И вдруг лицо Бальмонта делается беззащитно-детским, и он смеётся.
То вдруг восхитился моим стихотворением «Чёрный корабль» и дал мне за него индульгенцию - отпущение грехов.
- За это стихотворение вы имеете право убить двух человек.
- Неужели двух? - обрадовалась я. - Благодарю вас. Я непременно воспользуюсь.
Бальмонт хорошо рассказывал, как ему поручил Московский Художественный театр вести переговоры с Метерлинком о постановке его «Синей Птицы».
- Он долго не впускал меня, и слуга бегал от меня к нему и пропадал где-то в глубине дома. Наконец слуга впустил меня в какую-то десятую комнату, совершенно пустую. На стуле сидела толстая собака. Рядом стоял Метерлинк. Я изложил предложение Художественного театра. Метерлинк молчал. Я повторил. Он продолжал молчать. Тогда собака залаяла, и я ушёл.
Последние годы своей жизни он сильно хворал. Материальное положение было очень тяжёлое. Делали сборы, устроили вечер, чтобы оплатить больничную койку для бедного поэта. На вечере в последнем ряду, забившись в угол, сидела Елена и плакала.
Я декламировала его стихи и рассказывала с эстрады, как когда-то магия этих стихов спасла меня.

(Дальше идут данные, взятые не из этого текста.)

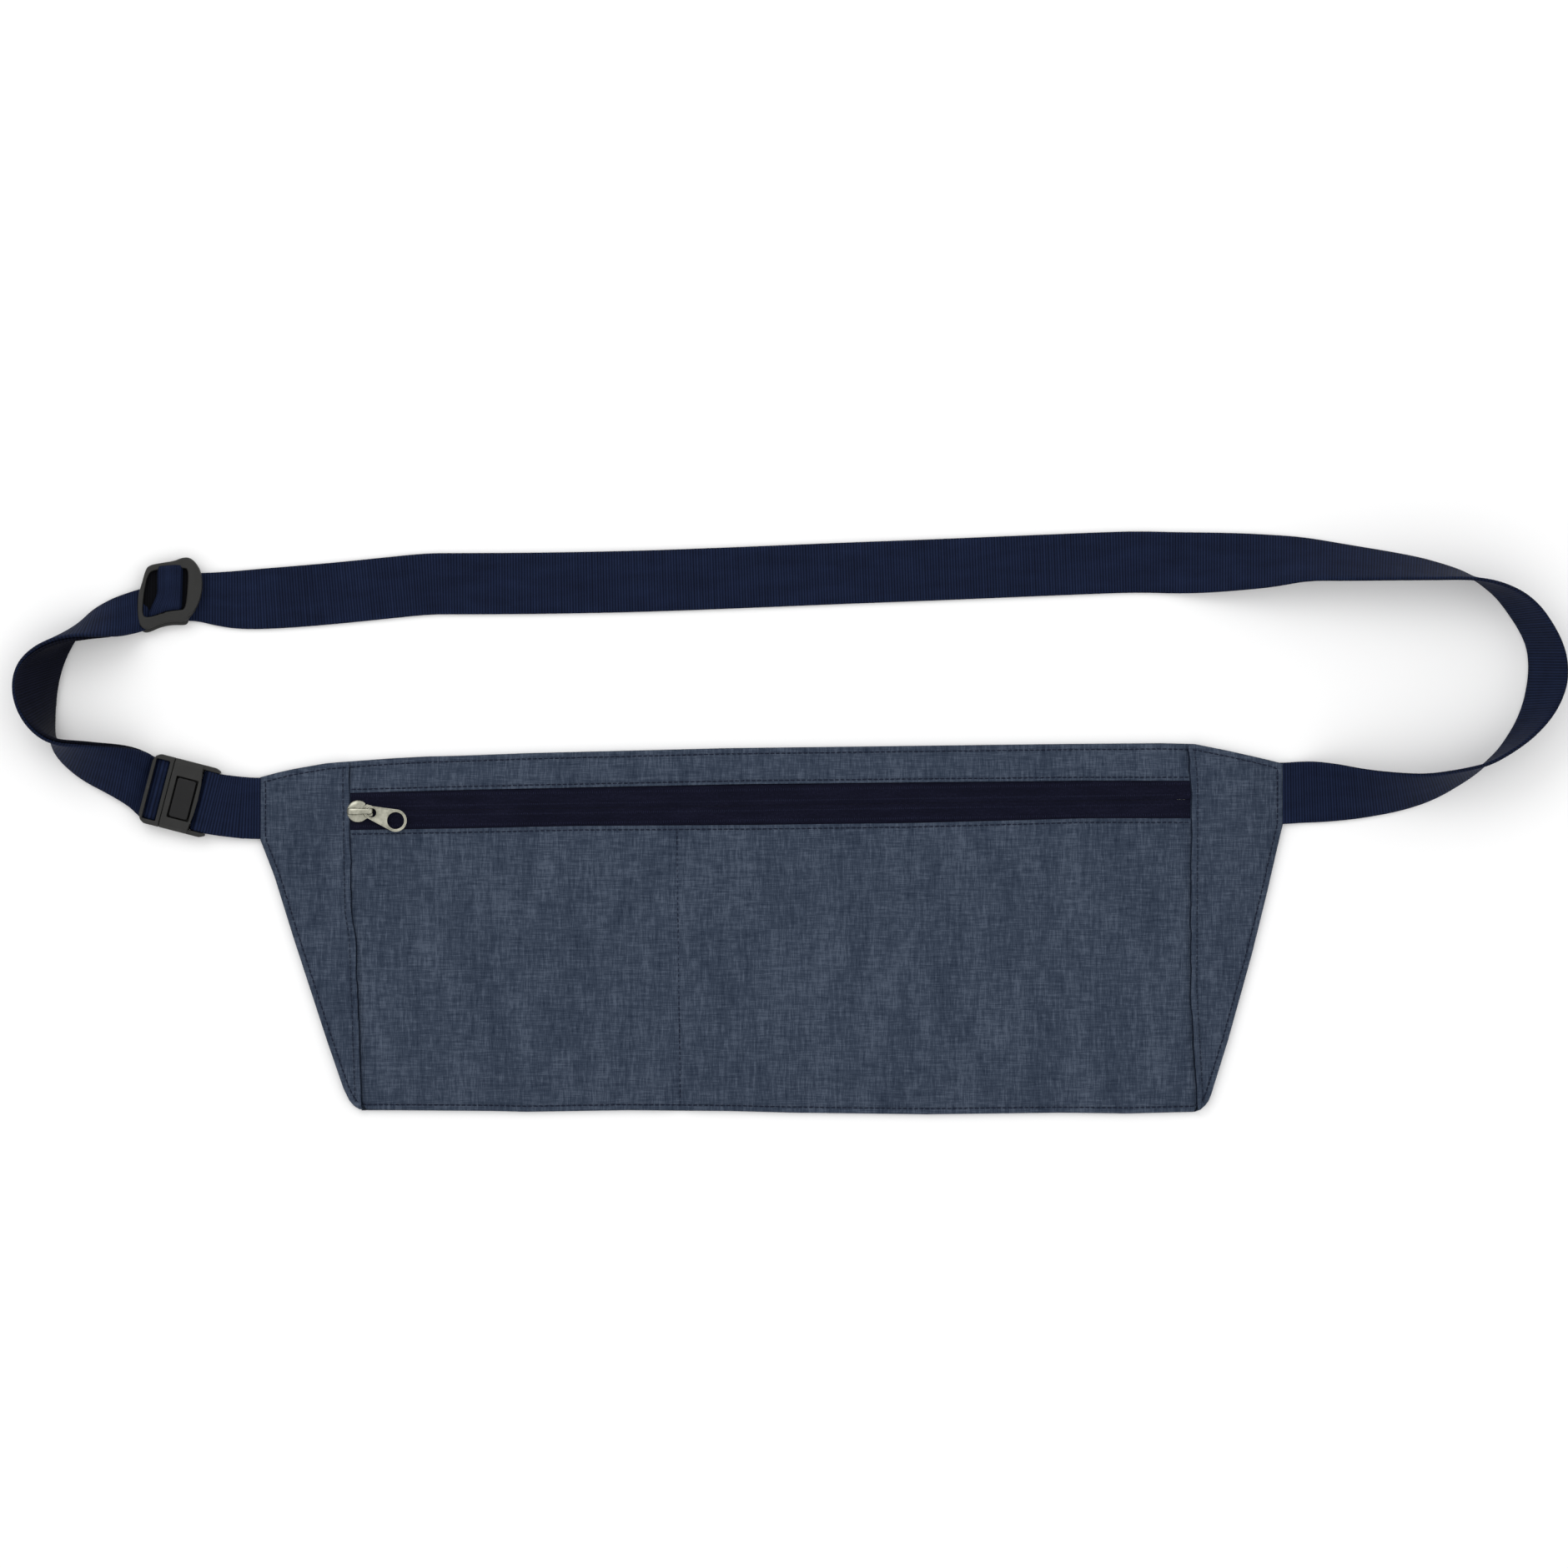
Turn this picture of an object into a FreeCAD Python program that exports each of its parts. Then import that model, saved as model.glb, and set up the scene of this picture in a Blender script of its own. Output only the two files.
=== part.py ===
import FreeCAD, Part
import os
import math

# ---------------------------------------------------------------------------
# Money belt: flat zipped fabric pouch on a 20 mm webbing waist strap.
# Units mm.  X runs along the pouch to its right-hand end, Y up across the
# waist loop, Z out of the front of the pouch.  The origin is the middle of the
# back face; the belt lies on its back on z = 0.
# ---------------------------------------------------------------------------

# -- driving dimensions ------------------------------------------------------
WEBBING_WIDTH = 20.0          # standard 20 mm polypropylene webbing
WEBBING_THICKNESS = 1.2
FABRIC = 0.4                  # face fabric
BACK_FABRIC = 0.5             # back panel with its backing
HEM_HEIGHT = 2.2              # folded and bound edge, four layers
POUCH_DEPTH = 5.6             # top of the front face above the table
HEM_INSET = 2.5               # stitched margin round the pocket
SIDE_SLOPE = 14.0             # how far in the front reaches full depth
TOP_SLOPE = 6.0
SEAM_GAP = 0.1                # between neighbouring front panels

TAPE_THICKNESS = 0.5
TAPE_BOTTOM = 4.6
TAPE_UPPER = 8.4             # upper tape, trimmed
TAPE_LOWER = 12.5             # lower tape
ZIP_OPENING = 12.5            # visible tape between the two panels
ZIP_LENGTH = 272.9            # between the two wing seams
COIL_PITCH = 1.2
COIL_TOOTH = 0.5
COIL_HALF = 1.6
COIL_BOTTOM = 3.4
SLIDER_LENGTH = 8.2
SLIDER_WIDTH = 7.4
SLIDER_TRAVEL = 260.0
PULL_THICKNESS = 0.9
PULL_YAW = -17.9              # degrees, how the tab lies on the slider
PULL_HOLE_R = 2.72
PULL_RING_R = 3.67
PULL_REACH = 9.9              # pivot to the middle of the hole

BUCKLE_HALF_WIDTH = 11.6
BUCKLE_HEIGHT = 5.8
BUCKLE_TILT = -14.5           # degrees, lie of the buckle on the table
BUCKLE_SPLIT = (-196.8, 44.5)  # middle of the line between plug and socket

THREAD_WIDTH = 0.5
THREAD_HEIGHT = 0.2
THREAD_CLEAR = 0.02

# pouch outline (front view), clockwise from the top left corner
OUTLINE = [
    (-166.7, 49.9), (-134.1, 54.8), (-101.5, 56.4),
    (-36.2, 58.3), (29.1, 59.4), (94.4, 60.25), (137.9, 60.4),
    (148.8, 58.1), (166.7, 53.9),
    (166.7, 34.1), (164.6, 24.9), (159.1, 1.8), (148.8, -36.6),
    (141.2, -60.0),
    (72.6, -60.25), (-88.4, -59.45), (-137.0, -59.2),
    (-166.7, 29.2),
]
TOP_EDGES = 8                 # the first eight edges are the top edge
LEFT_SEAM = [(-137.6, 70.0), (-136.8, 5.3), (-135.5, -3.1), (-133.3, -75.0)]
RIGHT_SEAM = [(135.6, 70.0), (136.6, 46.4), (136.5, -20.0), (139.2, -75.0)]
ZIP_START = (-136.0, 38.28)   # zip centre line at the left wing seam
ZIP_ANGLE = math.degrees(math.atan2(3.92, 272.8))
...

Это было в разгар революции. Я ехала ночью в вагоне, битком набитом полуживыми людьми. Они сидели друг на друге, стояли, качаясь как трупы, и лежали вповалку на полу. Они кричали и громко плакали во сне. Меня давил, наваливаясь мне на плечо, страшный старик, с открытым ртом и подкаченными белками глаз. Было душно и смрадно, и сердце моё колотилось и останавливалось. Я чувствовала, что задохнусь, что до утра не дотяну, и закрыла глаза.
И вдруг запелось в душе стихотворение, милое, наивное, детское.
Бальмонт! И вот нет смрадного хрипящего вагона. Звучит музыка, бабочки кружатся, и мелькает в пруду волшебная рыбка.